Поставил. Указал наши фамилии. Подал листок полисмену, старательно заворачивающему в прозрачный пластик орудие убийства. Не нож это, кстати, а длинная, косо заточенная столярная стамеска со сбитой железной накладкой на жёлтой полированной рукоятке. Нам здесь больше делать нечего. Взяв в одну руку начальницу, а в другую — ящик, не без облегчения поспешил к стоящему поодаль автомобилю.
Зеленовато-бледный Патрик выбрался навстречу нам из кустов, вытирая рот клетчатым носовым платком. Руки его тряслись так, что потребовалось с пяток попыток, чтобы попасть ключом в прорезь замка зажигания.
Колёса с визгом провернулись на мокром песке, стукнули отброшенные назад мелкие камушки, и мы заторопились прочь от страшного места.
— Доктор, а доктор!
— Чего ещё тебе, Шура?
— А вызовочек-то, похоже, вполне профильный образовался.
— Ты о чём?
— Нормальный человек, поди-ка, такого не сотворит.
Мышка чуфыкнула устало, поскребла задней лапкой под левой лопаткой и вздохнула:
— Знаешь, Шура, чем больше я на вас, двуногих, смотрю, тем больше удивляюсь.

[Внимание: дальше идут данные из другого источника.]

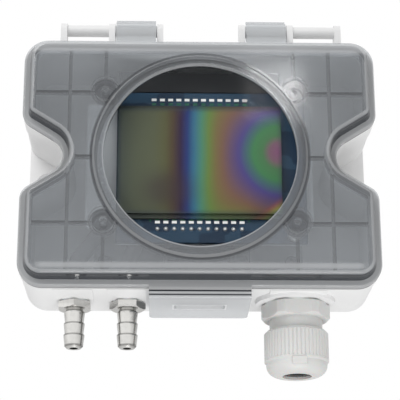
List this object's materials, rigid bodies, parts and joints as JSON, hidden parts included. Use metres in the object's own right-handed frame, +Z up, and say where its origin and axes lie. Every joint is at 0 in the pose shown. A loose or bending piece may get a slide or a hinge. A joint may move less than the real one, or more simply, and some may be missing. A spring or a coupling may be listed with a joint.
{
  "type": "differential pressure transmitter",
  "caption": "Wall-mounted differential pressure transmitter: waisted light grey case, hinged smoked lid with a round window, display, hose barbs and a cable gland.",
  "frame": {"origin": "middle of the flat rear face that lies on the wall, at the height of the lid's centre", "axes": "+Z up along the wall, +X to the right seen from the front, -Y out of the wall towards the viewer"},
  "size_m": [0.108, 0.037, 0.1119],
  "materials": {
    "abs_light_grey": "light grey ABS, fine matt",
    "seal_rubber": "black rubber",
    "smoked_polycarbonate": "smoked translucent polycarbonate, glossy",
    "clear_polycarbonate": "clear polycarbonate, polished",
    "circuit_board": "blue solder resist on glass fibre",
    "zinc_steel": "zinc-plated steel",
    "carrier_plastic": "grey moulded plastic",
    "display_glass": "display glass with an interference film",
    "tinned_metal": "tinned pins",
    "black_plastic": "black moulded plastic",
    "nickel_brass": "nickel-plated brass, turned",
    "hose_silicone": "translucent silicone",
    "gland_nylon": "light grey nylon",
    "dark_plate": "dark grey plate, fine matt",
    "switch_red": "red plastic",
    "switch_white": "white plastic",
    "capacitor_can": "aluminium can"
  },
  "bodies": {
    "case": {"rear_housing": "abs_light_grey", "lid_seal": "seal_rubber", "main_board": "circuit_board", "board_screws": "zinc_steel", "display_carrier": "carrier_plastic", "display_board": "circuit_board", "display_screws": "zinc_steel", "display_glass": "display_glass", "display_pins": "tinned_metal", "name_plate": "dark_plate", "header_socket": "black_plastic", "header_pins": "black_plastic", "pressure_sensor": "black_plastic", "high_port": "nickel_brass", "low_port": "nickel_brass", "high_hose": "hose_silicone", "low_hose": "hose_silicone", "port_washers": "seal_rubber", "port_nuts": "nickel_brass", "gland_washer": "seal_rubber", "gland_body": "gland_nylon", "gland_locknut": "gland_nylon", "gland_seal": "seal_rubber", "terminal_block": "black_plastic", "terminal_screws": "zinc_steel", "switch_bank": "switch_red", "zero_switch": "black_plastic", "board_chips": "black_plastic", "board_capacitors": "capacitor_can"},
    "lid": {"lid": "smoked_polycarbonate", "window_lens": "clear_polycarbonate"},
    "dome_nut": {"gland_dome_nut": "gland_nylon"},
    "zero_button": {"zero_button": "switch_white"},
    "slider_1": {"switch_slider_1": "switch_white"},
    "slider_2": {"switch_slider_2": "switch_white"},
    "slider_3": {"switch_slider_3": "switch_white"},
    "slider_4": {"switch_slider_4": "switch_white"}
  },
  "joints": [
    {"name": "lid_hinge", "type": "hinge", "parent": "case", "child": "lid", "pos_m": [0, -0.0255, 0.0452], "axis": [-1, 0, 0], "range_deg": [0, 115]},
    {"name": "dome_nut_turn", "type": "hinge", "parent": "case", "child": "dome_nut", "pos_m": [0.0294, -0.014, -0.052], "axis": [0, 0, -1], "range_deg": [0, 360]},
    {"name": "zero_press", "type": "slide", "parent": "case", "child": "zero_button", "axis": [0, 1, 0], "range_m": [0, 0.0003], "stiffness_N_per_m": 800},
    {"name": "slider_1_slide", "type": "slide", "parent": "case", "child": "slider_1", "axis": [0, 0, 1], "range_m": [0, 0.0015]},
    {"name": "slider_2_slide", "type": "slide", "parent": "case", "child": "slider_2", "axis": [0, 0, 1], "range_m": [0, 0.0015]},
    {"name": "slider_3_slide", "type": "slide", "parent": "case", "child": "slider_3", "axis": [0, 0, 1], "range_m": [0, 0.0015]},
    {"name": "slider_4_slide", "type": "slide", "parent": "case", "child": "slider_4", "axis": [0, 0, 1], "range_m": [0, 0.0015]}
  ]
}
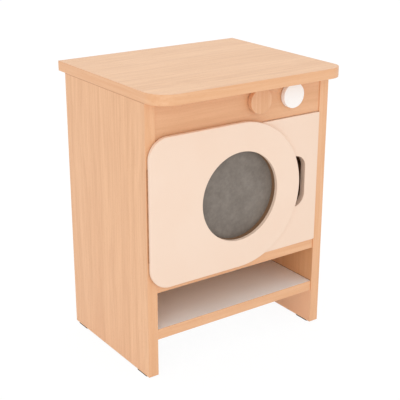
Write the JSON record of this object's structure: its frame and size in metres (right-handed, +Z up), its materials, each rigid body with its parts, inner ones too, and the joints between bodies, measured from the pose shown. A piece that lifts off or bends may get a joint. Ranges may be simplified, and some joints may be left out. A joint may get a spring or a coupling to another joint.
{
  "type": "toy washing machine",
  "caption": "Play washing machine: beech-look cabinet with a hinged cream door, round window, finger slot, turning knobs, an overhanging top and an open shelf.",
  "frame": {"origin": "on the floor under the middle of the top board", "axes": "+X to the right as seen from the front, +Y to the back, +Z up"},
  "size_m": [0.404, 0.342, 0.53],
  "materials": {
    "beech_board": "beech-look melamine, satin",
    "beech_edge": "beech-look edge band, satin",
    "white_board": "white melamine, satin",
    "cream_paint": "cream lacquered fibreboard, satin",
    "white_paint": "white lacquer, satin",
    "turned_beech": "clear lacquered beech",
    "grey_pane": "mottled smoke grey acrylic, matte",
    "brass_hinge": "bronzed, satin",
    "zinc_steel": "zinc plated",
    "magnet": "sintered ferrite, matt",
    "white_plastic": "moulded",
    "dark_plastic": "moulded, matt"
  },
  "bodies": {
    "cabinet": {"top_board": "beech_board", "top_edge_band": "beech_edge", "side_panel_left": "beech_board", "side_panel_right": "beech_board", "side_edge_band_left": "beech_edge", "side_edge_band_right": "beech_edge", "compartment_floor": "beech_board", "compartment_floor_edge_band": "beech_edge", "bottom_shelf": "white_board", "bottom_shelf_edge_band": "beech_edge", "control_panel": "beech_board", "control_panel_edge_band": "beech_edge", "back_panel": "beech_board", "back_panel_screws": "zinc_steel", "dowels": "turned_beech", "cam_housings": "zinc_steel", "cam_bolts": "zinc_steel", "glides": "dark_plastic", "glide_nails": "zinc_steel", "hinge_leaf_fixed": "brass_hinge", "hinge_pin": "brass_hinge", "hinge_screws_fixed": "brass_hinge", "catch_housing": "white_plastic", "catch_magnet": "magnet", "catch_poles": "zinc_steel", "catch_screws": "zinc_steel", "knob_bushes": "white_plastic"},
    "door": {"door_plate": "cream_paint", "door_front_plate": "cream_paint", "front_plate_screws": "zinc_steel", "window_pane": "grey_pane", "pane_clips": "white_plastic", "pane_clip_screws": "zinc_steel", "hinge_leaf_door": "brass_hinge", "hinge_screws_door": "brass_hinge", "strike_plate": "zinc_steel", "strike_screw": "zinc_steel"},
    "beech_knob": {"knob_beech": "turned_beech", "knob_beech_insert": "brass_hinge", "knob_beech_bolt": "zinc_steel", "knob_beech_washer": "zinc_steel"},
    "white_knob": {"knob_white": "white_paint", "knob_white_insert": "brass_hinge", "knob_white_bolt": "zinc_steel", "knob_white_washer": "zinc_steel"}
  },
  "joints": [
    {"name": "door_swing", "type": "hinge", "parent": "cabinet", "child": "door", "pos_m": [-0.1979, -0.1295, 0.3126], "axis": [0, 0, -1], "range_deg": [0, 100]},
    {"name": "beech_knob_turn", "type": "hinge", "parent": "cabinet", "child": "beech_knob", "pos_m": [0.036, -0.1325, 0.4824], "axis": [0, -1, 0], "continuous": true},
    {"name": "white_knob_turn", "type": "hinge", "parent": "cabinet", "child": "white_knob", "pos_m": [0.1111, -0.1325, 0.4824], "axis": [0, -1, 0], "continuous": true}
  ]
}
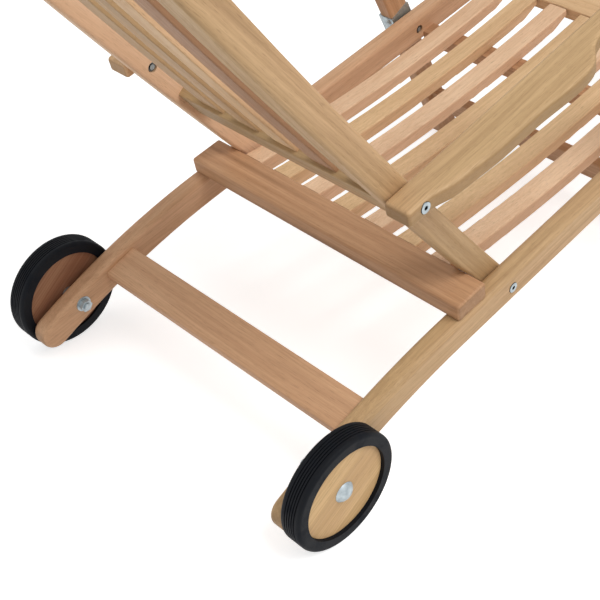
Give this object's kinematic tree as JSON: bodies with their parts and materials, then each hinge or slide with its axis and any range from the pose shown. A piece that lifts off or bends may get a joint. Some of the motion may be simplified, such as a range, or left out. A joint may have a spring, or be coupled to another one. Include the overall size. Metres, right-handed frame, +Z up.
{
  "type": "wheeled deck chair",
  "caption": "Slatted teak steamer deck chair on rear wheels, with a folding backrest, flat arms, folding front legs and a lift-up leg rest.",
  "frame": {"origin": "on the ground, in the middle of the chair's length and width", "axes": "+Z up, -Y is the way the sitter faces, +X is the sitter's left"},
  "size_m": [0.6056, 1.6794, 0.7962],
  "materials": {
    "teak": "smooth, unvarnished",
    "teak_reddish": "smooth, unvarnished",
    "tyre_rubber": "matt, grooved tread",
    "zinc": "zinc plated, satin"
  },
  "bodies": {
    "frame": {"rear_stretcher": "teak_reddish", "back_bar": "teak_reddish", "seat_bearer": "teak_reddish", "rail_left": "teak", "rail_right": "teak", "seat_front_board": "teak", "seat_slat_1": "teak", "seat_slat_2": "teak", "seat_slat_3": "teak", "seat_slat_4": "teak", "seat_slat_5": "teak", "seat_slat_6": "teak", "seat_slat_7": "teak", "axle_bolts": "zinc", "axle_washers": "zinc", "axle_nuts": "zinc", "back_pivot_bolts": "zinc", "leg_pivot_bolts": "zinc", "leg_rest_pivot_bolts": "zinc"},
    "wheel_left": {"wheel_disc_left": "teak", "tyre_left": "tyre_rubber"},
    "wheel_right": {"wheel_disc_right": "teak", "tyre_right": "tyre_rubber"},
    "backrest": {"stile_left": "teak", "stile_right": "teak", "back_lower_rail": "teak", "back_top_rail": "teak", "back_slat_1": "teak", "back_slat_2": "teak", "back_slat_3": "teak", "back_slat_4": "teak", "back_slat_5": "teak", "arm_pivot_bolts": "zinc"},
    "arm_left": {"arm_left": "teak", "arm_insert_left": "zinc"},
    "arm_right": {"arm_right": "teak", "arm_insert_right": "zinc"},
    "front_legs": {"leg_post_left": "teak_reddish", "leg_post_right": "teak_reddish", "leg_stretcher": "teak_reddish", "leg_straps": "zinc", "strap_bolts": "zinc", "arm_front_bolts": "zinc"},
    "leg_rest": {"leg_rest_rail_left": "teak", "leg_rest_rail_right": "teak", "leg_rest_end_board": "teak", "leg_rest_slat_1": "teak", "leg_rest_slat_2": "teak", "leg_rest_slat_3": "teak", "leg_rest_slat_4": "teak", "leg_rest_slat_5": "teak", "leg_rest_slat_6": "teak", "leg_rest_slat_7": "teak", "leg_rest_bearer_rear": "teak_reddish", "leg_rest_bearer_front": "teak_reddish", "foot_pivot_bolts": "zinc"},
    "leg_rest_feet": {"foot_leg_left": "teak", "foot_leg_right": "teak", "foot_bar": "teak"}
  },
  "joints": [
    {"name": "wheel_spin_left", "type": "hinge", "parent": "frame", "child": "wheel_left", "pos_m": [0.2835, 0.66657, 0.085], "axis": [1, 0, 0], "continuous": true},
    {"name": "wheel_spin_right", "type": "hinge", "parent": "frame", "child": "wheel_right", "pos_m": [-0.2835, 0.66657, 0.085], "axis": [1, 0, 0], "continuous": true},
    {"name": "back_fold", "type": "hinge", "parent": "frame", "child": "backrest", "pos_m": [0, 0.30543, 0.19032], "axis": [1, 0, 0], "range_deg": [0, 70]},
    {"name": "arm_fold_left", "type": "hinge", "parent": "backrest", "child": "arm_left", "pos_m": [0, 0.52211, 0.42592], "axis": [1, 0, 0], "range_deg": [-60, 0]},
    {"name": "arm_fold_right", "type": "hinge", "parent": "backrest", "child": "arm_right", "pos_m": [0, 0.52211, 0.42592], "axis": [1, 0, 0], "range_deg": [-60, 0]},
    {"name": "leg_fold", "type": "hinge", "parent": "frame", "child": "front_legs", "pos_m": [0, -0.07601, 0.273], "axis": [1, 0, 0], "range_deg": [0, 74]},
    {"name": "leg_rest_lift", "type": "hinge", "parent": "frame", "child": "leg_rest", "pos_m": [0, -0.32445, 0.32685], "axis": [-1, 0, 0], "range_deg": [0, 90]},
    {"name": "leg_rest_feet_fold", "type": "hinge", "parent": "leg_rest", "child": "leg_rest_feet", "pos_m": [0, -0.72225, 0.28503], "axis": [1, 0, 0], "range_deg": [0, 95]}
  ],
  "couplings": [
    {"joint": "arm_fold_left", "follows": "back_fold", "ratio": -0.838},
    {"joint": "arm_fold_right", "follows": "back_fold", "ratio": -0.838},
    {"joint": "leg_fold", "follows": "back_fold", "ratio": 1.042}
  ]
}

Похоже, ваше самое любимое в жизни занятие — душить котят, топить щенков и обрывать крылья насекомым.
Каждый год приходят устраиваться на «Скорую» молодые ребята и девчата, привлечённые романтикой выездной работы. Они наслушались во время учёбы баек от тех, кто уже успел поездить, о спасённых тяжёлых больных и сложных диагностических случаях, о весёлых приключениях и неунывающем скоропомощном народе. Они молоды и любопытны, рвутся в дело, им всё интересно.
Их ждут бессонные ночи, рёв сирены на перекрёстках, надежда и вера на лицах озабоченно встречающих у дверей людей, заполненные суетой приёмные покои.
А ещё — неудобные носилки, которые тащить придётся с бог знает какого этажа на своём горбу, бессмысленные вызовы к тем, кто мог бы благополучно обойтись таблеткой анальгина, пьяная блевотина на полу салона, нецензурная брань и жалобы на лечение от тех, кого только что спасали, угрозы наркоманов и смрад полуразложившихся трупов.
Я много лет тяну скоропомощную лямку и не жду нового вызова с нетерпением, выйдя из того возраста, когда размазанные по асфальту мозги вызывают интерес. Уже давным-давно мне это противно и скучно наблюдать. Но, очутившись тут, на какое-то время оказался в положении той жадной до нового молодёжи, удивляясь непривычным чудесам.
А чудеса — они что? Просто рамка. А картина — всё та же. Вот эта замученная женщина — романтика? Какой вам ещё романтики нужно?